The new technology is going to make monitoring public services much more difficult. APCO 25 is a selectively monitorable digital standard that many departments are moving towards lately. APCO25 capable scanners are out there, but they're more expensive.

In Louisville, most of our services are VHF/UHF and therefore still monitorable. But many of the police have laptops in their cars, and many warrant-checks and registrations go through that system. I think that's a good thing personally, because if they use the radio to do a check they transmit your personal information (sometimes SS number) over a trivially monitored channel.

Most of the police officers these days use cellphones for discreet communication. When police dispatch gets a run that is sensitive, they will use the radio to send the address and ten-code, then they will say something like "502 call channel 2 for further".

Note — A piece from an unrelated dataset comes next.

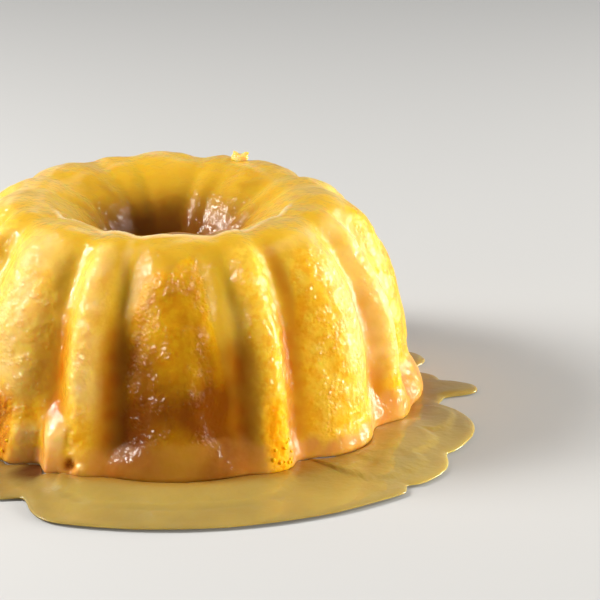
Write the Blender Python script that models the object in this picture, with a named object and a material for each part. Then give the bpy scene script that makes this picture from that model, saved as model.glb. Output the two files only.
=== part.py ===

Like so many things in photography, it's going to come down to personal relationships. Go to the police and fire charity events to do some networking. Take some good shots for them and give them some prints for free. One of my mentors once said, "Never underestimate the power of an 8x10."

If you do that and you also get a reputation as someone who is good onscene, it will help your situation a great deal. Your friends in the department will help you out. This is easier when you're in a small town because word will travel faster. In a larger city, it's very difficult to network with everyone you need to. At that point it's up to the news director to do the schmoozing at the management level.

A backdoor approach is to network with someone at a non-competing media outlet like a TV station.